──────── EXERCISE MATERIAL ────────

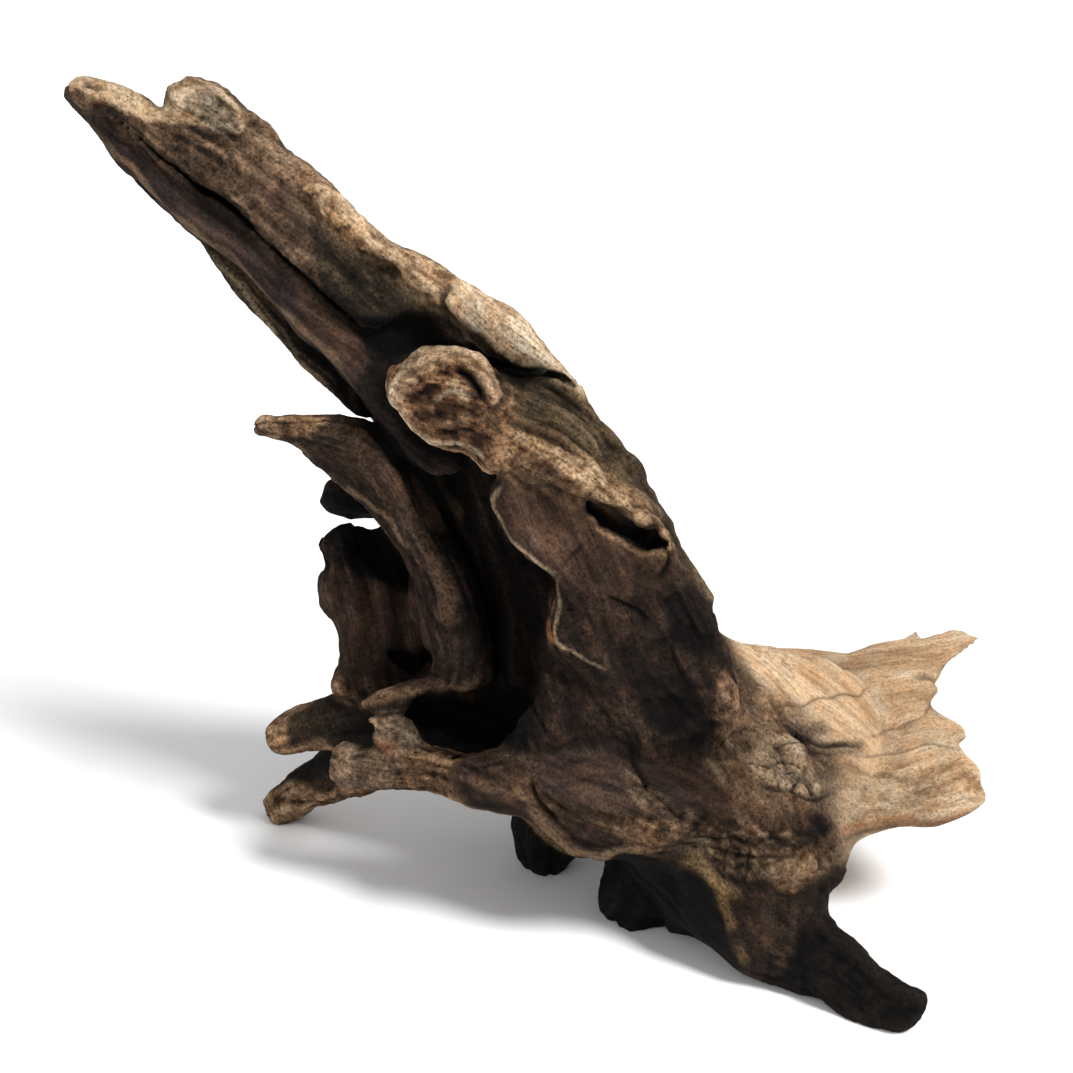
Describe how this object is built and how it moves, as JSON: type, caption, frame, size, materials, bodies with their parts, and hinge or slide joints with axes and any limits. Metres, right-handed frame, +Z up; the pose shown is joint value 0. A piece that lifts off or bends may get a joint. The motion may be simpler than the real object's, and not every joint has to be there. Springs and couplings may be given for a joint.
{
  "type": "aquarium driftwood",
  "caption": "Weathered root stump that stands on its root tips, with a long split spar, a hollow front with a curved rib, and a broad thin fan of wood to one side.",
  "frame": {"origin": "centre of the bounding box in plan, on the floor that the root tips stand on", "axes": "+Z up; +X towards the fan, away from the spar's tip; -Y is the hollow front that faces the viewer"},
  "size_m": [0.3012, 0.1668, 0.2678],
  "materials": {
    "spar_wood": "weathered grey-brown, pitted",
    "trunk_wood": "weathered dark brown with paler rims",
    "fan_wood": "bleached tan, fine grained",
    "root_wood": "dark brown bark-like"
  },
  "bodies": {
    "root": {"trunk": "trunk_wood", "spar": "spar_wood", "side_spike": "spar_wood", "fan": "fan_wood", "front_root": "root_wood", "rear_root": "root_wood", "left_root": "root_wood"}
  },
  "joints": []
}
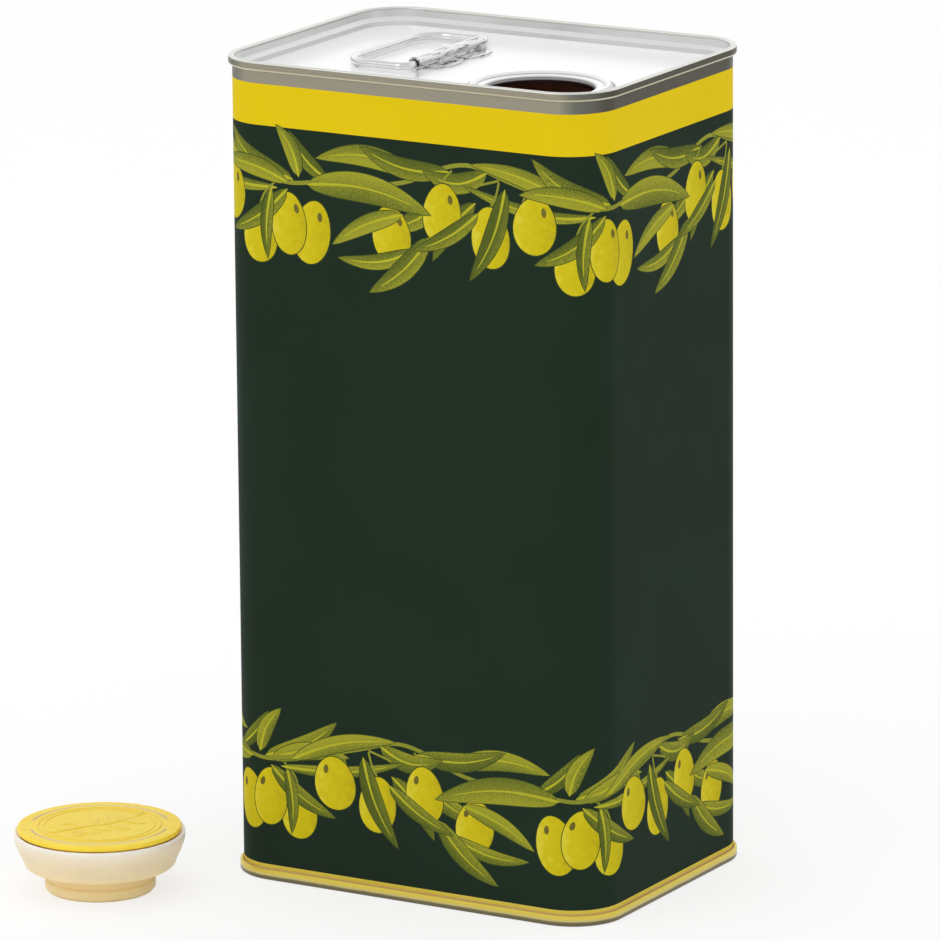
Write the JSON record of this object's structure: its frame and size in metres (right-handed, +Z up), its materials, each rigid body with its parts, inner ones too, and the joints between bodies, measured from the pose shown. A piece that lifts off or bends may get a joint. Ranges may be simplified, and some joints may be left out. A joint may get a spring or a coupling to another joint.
{
  "type": "oil tin with pouring spout",
  "caption": "Rectangular printed oil tin with double-seamed ends, wire carry handle and snap-in mouth, with its pull-out pouring spout, screw cap and pull rings beside it",
  "frame": {"origin": "centre of the ring that the tin stands on, at the lowest point of its bottom seam", "axes": "+Z up through the tin, -Y out of the wide front face, +X towards the narrow face beside the mouth; the loose spout stands in front and to the left"},
  "size_m": [0.1815, 0.1583, 0.254],
  "materials": {
    "printed_tin": "semi-gloss print",
    "bright_tin": "bright tinplate",
    "compound": "matt",
    "wire": "bright plated wire",
    "spout_plastic": "translucent, satin",
    "liner_foam": "matt foam",
    "cap_plastic": "satin"
  },
  "bodies": {
    "tin": {"body_shell": "printed_tin", "top_end": "bright_tin", "bottom_end": "bright_tin", "top_seam_compound": "compound", "bottom_seam_compound": "compound", "handle_bracket": "bright_tin"},
    "handle": {"carry_handle": "wire"},
    "spout": {"spout_base": "spout_plastic", "spout_sleeve": "spout_plastic"},
    "neck": {"pour_neck": "spout_plastic", "tear_seal": "spout_plastic"},
    "liner": {"cap_liner": "liner_foam"},
    "cap": {"screw_cap": "cap_plastic"},
    "front_ring": {"front_bail": "cap_plastic"},
    "back_ring": {"back_bail": "cap_plastic"}
  },
  "joints": [
    {"name": "handle_swing", "type": "hinge", "parent": "tin", "child": "handle", "pos_m": [-0.01555, 0.0055, 0.25015], "axis": [0, 1, 0], "range_deg": [0, 180]},
    {"name": "spout_lift", "type": "slide", "parent": "tin", "child": "spout", "axis": [0, 0, 1], "range_m": [0, 0.26]},
    {"name": "spout_pull", "type": "slide", "parent": "spout", "child": "neck", "axis": [0, 0, 1], "range_m": [0, 0.028], "deforming": ["spout_sleeve"]},
    {"name": "liner_lift", "type": "slide", "parent": "neck", "child": "liner", "axis": [0, 0, 1], "range_m": [0, 0.0045]},
    {"name": "cap_turn", "type": "hinge", "parent": "liner", "child": "cap", "pos_m": [-0.08955, -0.0815, 0.0182], "axis": [0, 0, 1], "range_deg": [0, 540]},
    {"name": "front_ring_lift", "type": "hinge", "parent": "cap", "child": "front_ring", "pos_m": [-0.08696, -0.08598, 0.0199], "axis": [-0.866, -0.5, 0], "range_deg": [0, 90]},
    {"name": "back_ring_lift", "type": "hinge", "parent": "cap", "child": "back_ring", "pos_m": [-0.09214, -0.07702, 0.0199], "axis": [0.866, 0.5, 0], "range_deg": [0, 90]}
  ],
  "couplings": [
    {"joint": "liner_lift", "follows": "cap_turn", "m_per_rad": 0.00047746}
  ]
}
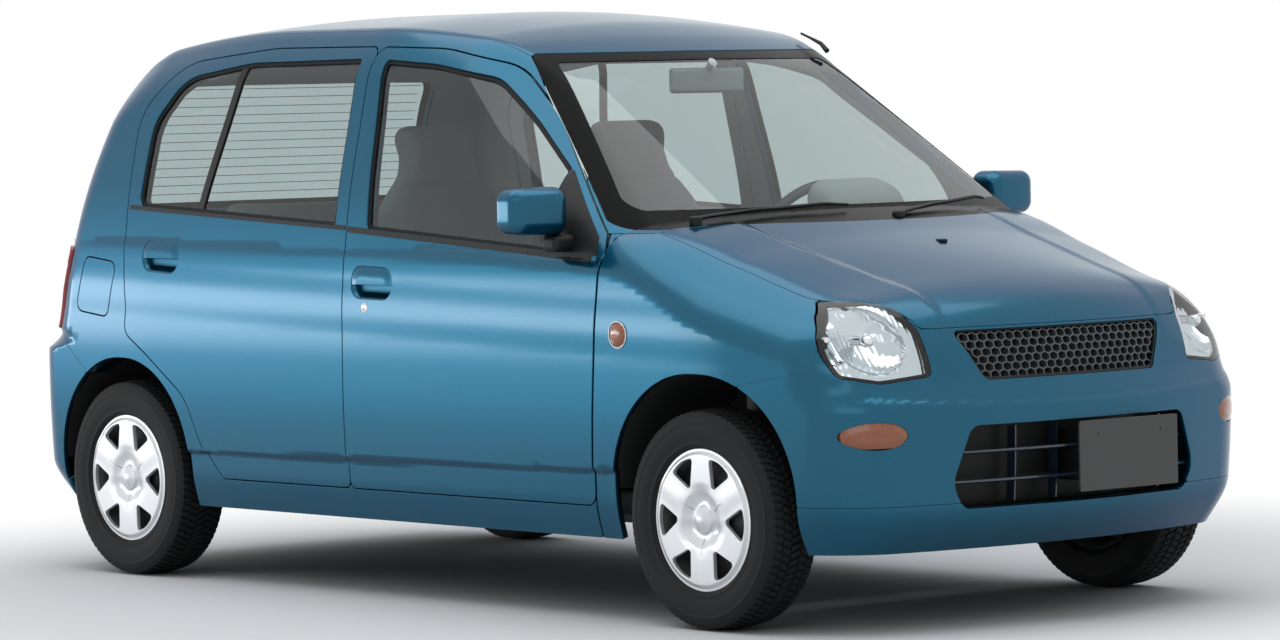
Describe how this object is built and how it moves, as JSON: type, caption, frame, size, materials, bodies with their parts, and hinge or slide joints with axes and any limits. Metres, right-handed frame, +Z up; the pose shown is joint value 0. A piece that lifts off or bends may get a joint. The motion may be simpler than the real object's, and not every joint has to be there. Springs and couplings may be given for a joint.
{
  "type": "kei-class five-door hatchback car",
  "caption": "Small five-door hatchback with opening doors, hood and tailgate, steered front wheels and free-rolling wheels.",
  "frame": {"origin": "on the ground under the middle of the car", "axes": "+X forward, +Y to the left, +Z up"},
  "size_m": [3.395, 1.759, 1.4859],
  "materials": {
    "paint": "metallic blue, clear coat",
    "glass": "clear",
    "lens": "clear lens",
    "amber": "amber lens",
    "red": "red lens",
    "black": "satin black",
    "trim": "grained grey",
    "seat": "woven grey",
    "steel": "black paint",
    "iron": "as cast",
    "silver": "silver paint",
    "tyre": "black",
    "grille": "grey",
    "plate": "blank dark plate"
  },
  "bodies": {
    "body": {"body_side_left": "paint", "body_side_right": "paint", "cowl": "black", "dashboard": "trim", "engine_block": "iron", "exhaust": "steel", "firewall": "steel", "floor_pan": "steel", "front_bumper": "paint", "front_fenders": "paint", "front_plate": "plate", "front_seats": "seat", "front_subframe": "steel", "fuel_tank": "steel", "grille": "grille", "headlamps": "lens", "indicator_lamps": "amber", "interior_mirror": "trim", "lower_grille": "black", "rear_axle": "steel", "rear_bench": "seat", "rear_bumper": "paint", "roof_panel": "paint", "tail_lamps": "red", "windshield": "glass", "wipers": "black"},
    "hood": {"hood": "paint"},
    "tailgate": {"tailgate": "paint", "tailgate_glass": "glass", "rear_plate": "plate"},
    "front_door_right": {"front_door_right": "paint", "front_door_glass_right": "glass", "door_mirror_right": "paint"},
    "rear_door_right": {"rear_door_right": "paint", "rear_door_glass_right": "glass"},
    "knuckle_right": {"knuckle_right": "iron"},
    "wheel_front_right": {"wheel_front_right": "silver", "tyre_front_right": "tyre"},
    "wheel_rear_right": {"wheel_rear_right": "silver", "tyre_rear_right": "tyre"},
    "front_door_left": {"front_door_left": "paint", "front_door_glass_left": "glass", "door_mirror_left": "paint"},
    "rear_door_left": {"rear_door_left": "paint", "rear_door_glass_left": "glass"},
    "knuckle_left": {"knuckle_left": "iron"},
    "wheel_front_left": {"wheel_front_left": "silver", "tyre_front_left": "tyre"},
    "wheel_rear_left": {"wheel_rear_left": "silver", "tyre_rear_left": "tyre"},
    "fuel_lid": {"fuel_lid": "paint"},
    "steering_wheel": {"steering_wheel": "trim"}
  },
  "joints": [
    {"name": "hood_hinge", "type": "hinge", "parent": "body", "child": "hood", "pos_m": [0.864, 0, 0.934], "axis": [0, -1, 0], "range_deg": [0, 50]},
    {"name": "tailgate_hinge", "type": "hinge", "parent": "body", "child": "tailgate", "pos_m": [-1.258, 0, 1.43], "axis": [0, 1, 0], "range_deg": [0, 80]},
    {"name": "front_door_right_hinge", "type": "hinge", "parent": "body", "child": "front_door_right", "pos_m": [0.64, -0.715, 0.6], "axis": [0, 0, 1], "range_deg": [0, 68]},
    {"name": "rear_door_right_hinge", "type": "hinge", "parent": "body", "child": "rear_door_right", "pos_m": [-0.348, -0.715, 0.6], "axis": [0, 0, 1], "range_deg": [0, 68]},
    {"name": "steer_right", "type": "hinge", "parent": "body", "child": "knuckle_right", "pos_m": [1.1, -0.6, 0.262], "axis": [0, 0, 1], "range_deg": [-35, 35]},
    {"name": "wheel_front_right_spin", "type": "hinge", "parent": "knuckle_right", "child": "wheel_front_right", "pos_m": [1.1, -0.652, 0.262], "axis": [0, 1, 0], "continuous": true},
    {"name": "wheel_rear_right_spin", "type": "hinge", "parent": "body", "child": "wheel_rear_right", "pos_m": [-1.24, -0.652, 0.262], "axis": [0, 1, 0], "continuous": true},
    {"name": "front_door_left_hinge", "type": "hinge", "parent": "body", "child": "front_door_left", "pos_m": [0.64, 0.715, 0.6], "axis": [0, 0, -1], "range_deg": [0, 68]},
    {"name": "rear_door_left_hinge", "type": "hinge", "parent": "body", "child": "rear_door_left", "pos_m": [-0.348, 0.715, 0.6], "axis": [0, 0, -1], "range_deg": [0, 68]},
    {"name": "steer_left", "type": "hinge", "parent": "body", "child": "knuckle_left", "pos_m": [1.1, 0.6, 0.262], "axis": [0, 0, 1], "range_deg": [-35, 35]},
    {"name": "wheel_front_left_spin", "type": "hinge", "parent": "knuckle_left", "child": "wheel_front_left", "pos_m": [1.1, 0.652, 0.262], "axis": [0, 1, 0], "continuous": true},
    {"name": "wheel_rear_left_spin", "type": "hinge", "parent": "body", "child": "wheel_rear_left", "pos_m": [-1.24, 0.652, 0.262], "axis": [0, 1, 0], "continuous": true},
    {"name": "fuel_lid_hinge", "type": "hinge", "parent": "body", "child": "fuel_lid", "pos_m": [-1.281, -0.7335, 0.768], "axis": [0.2548, 0.0523, 0.9656], "range_deg": [0, 90]},
    {"name": "steering_wheel_turn", "type": "hinge", "parent": "body", "child": "steering_wheel", "pos_m": [0.33, 0.33, 0.86], "axis": [-0.891, 0, 0.454], "range_deg": [-540, 540]}
  ],
  "couplings": [
    {"joint": "steer_left", "follows": "steer_right", "ratio": 1},
    {"joint": "steering_wheel_turn", "follows": "steer_right", "ratio": 15.4}
  ]
}
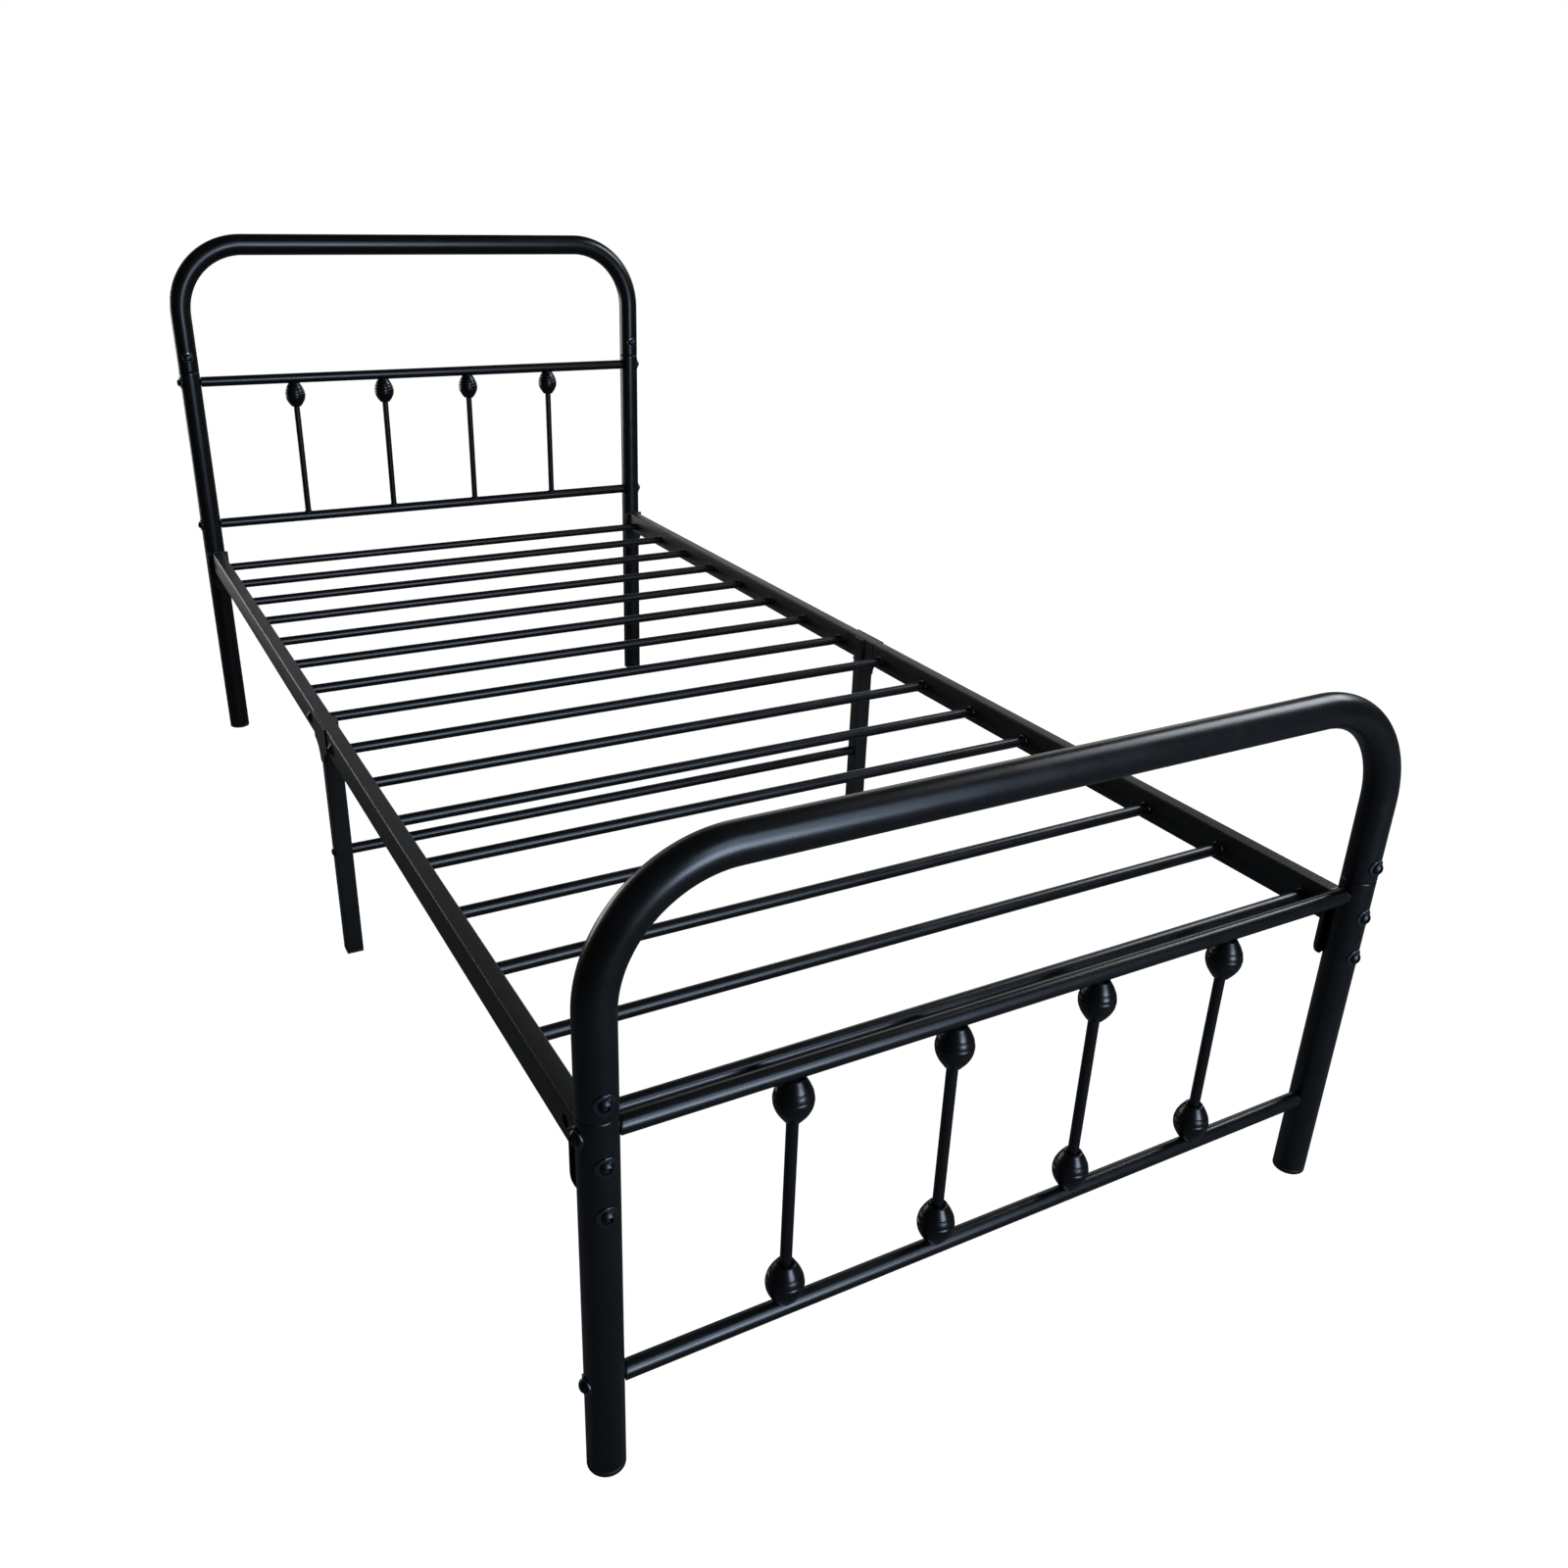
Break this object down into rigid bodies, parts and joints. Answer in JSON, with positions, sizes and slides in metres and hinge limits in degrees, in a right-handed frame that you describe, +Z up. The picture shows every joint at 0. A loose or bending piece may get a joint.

────────

● EXERCISE REQUIREMENTS
Return every line containing "from".

● SOLUTION TO THIS EXERCISE
  "frame": {"origin": "centre of the bounding box in plan, on the floor that the root tips stand on", "axes": "+Z up; +X towards the fan, away from the spar's tip; -Y is the hollow front that faces the viewer"},
Write the JSON record of this object's structure: its frame and size in metres (right-handed, +Z up), its materials, each rigid body with its parts, inner ones too, and the joints between bodies, measured from the pose shown. A piece that lifts off or bends may get a joint. Ranges may be simplified, and some joints may be left out. A joint may get a spring or a coupling to another joint.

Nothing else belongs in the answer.